Lawyers in NIU hazing argue statute's constitutionality
Attorneys for five former fraternity members charged with hazing in the 2012 alcohol-related death of Northern Illinois University freshman David Bogenberger argued Thursday that the state's hazing statute is unconstitutional and the charges against their clients should be dismissed.
Defense attorney Jack Donohue, who represents Alexander Jandick of Naperville, argued the language is vague and too broad. According to the law, "a person commits hazing when he or she knowingly requires the performance of any act by a student or other person in a school ... for the purpose of induction or admission into any group and ... the act is not sanctioned or authorized by that educational institution; and the act results in bodily harm to any person. "
Referring to the words "any act," Donohue insisted they "have no definition, no limits, no parameters" and provide no example of what constitutes hazing.
That makes the law subject to "unbridled discretion of interpretation" on the part of police and prosecutors, Donohue said.
DeKalb County Assistant State's Attorney Julie Visher argued the law is clear and its language doesn't alter its spirit.
"The law was enacted to prevent a 19-year-old from dying after a stupid pledge game," she said.
The defendants knew requiring someone to ingest large amounts of alcohol to join a fraternity was a form of hazing and a behavior the university prohibits. Visher said.
Jandick; Steven Lipert, of Naperville; Omar Salameh, of Burbank; Patrick Merrill, of Boston; and James Harvey, of Northfield, were charged with the class 4 felony after 19-year-old Bogenberger, of Palatine, died following a Pi Kappa Alpha fraternity initiation.
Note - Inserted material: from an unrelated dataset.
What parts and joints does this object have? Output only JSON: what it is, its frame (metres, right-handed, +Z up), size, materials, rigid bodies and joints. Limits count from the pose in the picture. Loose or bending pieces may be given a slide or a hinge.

Bogenberger was among 19 pledges who drank three to five 4-ounce glasses of vodka within 90 minutes as part of the initiation, according to a wrongful-death lawsuit filed last year by Bogenberger's family against the fraternity, several members and 16 female defendants. The unconsciousness pledges were left in various rooms at the fraternity house and members and other defendants were told not to call 911, the lawsuit alleges. Bogenberger was found dead the morning of Nov. 2, 2012. His blood alcohol content was 0.351, more than four times the legal limit.
Donohue cited statutes from other states pointing out references to recklessness, danger or physical or psychological harm. For the Illinois statute to be constitutional, it must be specific, he said.
"Endangered denotes danger. Reckless conduct denotes recklessness. 'Any act' denotes nothing," he said.
Judge John McAdams will announce his ruling May 29.